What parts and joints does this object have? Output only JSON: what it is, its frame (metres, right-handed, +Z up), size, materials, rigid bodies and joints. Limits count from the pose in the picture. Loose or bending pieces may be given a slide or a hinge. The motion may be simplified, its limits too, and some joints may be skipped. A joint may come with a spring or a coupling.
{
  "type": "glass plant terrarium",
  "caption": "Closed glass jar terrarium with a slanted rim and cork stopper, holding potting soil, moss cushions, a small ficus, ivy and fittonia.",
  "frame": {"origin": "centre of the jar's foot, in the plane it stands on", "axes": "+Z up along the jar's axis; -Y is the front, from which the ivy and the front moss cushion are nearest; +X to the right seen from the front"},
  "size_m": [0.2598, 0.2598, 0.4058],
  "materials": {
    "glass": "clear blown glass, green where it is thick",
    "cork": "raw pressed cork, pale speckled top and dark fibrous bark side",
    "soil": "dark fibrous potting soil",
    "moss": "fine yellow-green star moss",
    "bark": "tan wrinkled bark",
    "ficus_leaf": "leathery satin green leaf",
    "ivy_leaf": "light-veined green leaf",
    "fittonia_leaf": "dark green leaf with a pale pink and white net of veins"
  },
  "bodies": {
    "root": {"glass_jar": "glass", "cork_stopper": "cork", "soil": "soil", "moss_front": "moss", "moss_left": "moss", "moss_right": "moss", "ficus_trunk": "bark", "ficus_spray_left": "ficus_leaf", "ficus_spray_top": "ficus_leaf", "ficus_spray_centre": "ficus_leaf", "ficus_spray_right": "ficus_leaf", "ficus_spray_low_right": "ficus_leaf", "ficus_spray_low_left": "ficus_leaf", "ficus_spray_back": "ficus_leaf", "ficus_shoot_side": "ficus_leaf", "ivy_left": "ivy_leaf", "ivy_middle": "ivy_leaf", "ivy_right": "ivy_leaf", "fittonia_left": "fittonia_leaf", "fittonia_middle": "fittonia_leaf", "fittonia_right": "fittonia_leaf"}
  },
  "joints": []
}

[TASK INSTRUCTIONS]: Out of the material above, select every line that holds the string "materials".

[ANSWER]:
What parts and joints does this object have? Output only JSON: what it is, its frame (metres, right-handed, +Z up), size, materials, rigid bodies and joints. Limits count from the pose in the picture. Loose or bending pieces may be given a slide or a hinge. The motion may be simplified, its limits too, and some joints may be skipped. A joint may come with a spring or a coupling.
  "materials": {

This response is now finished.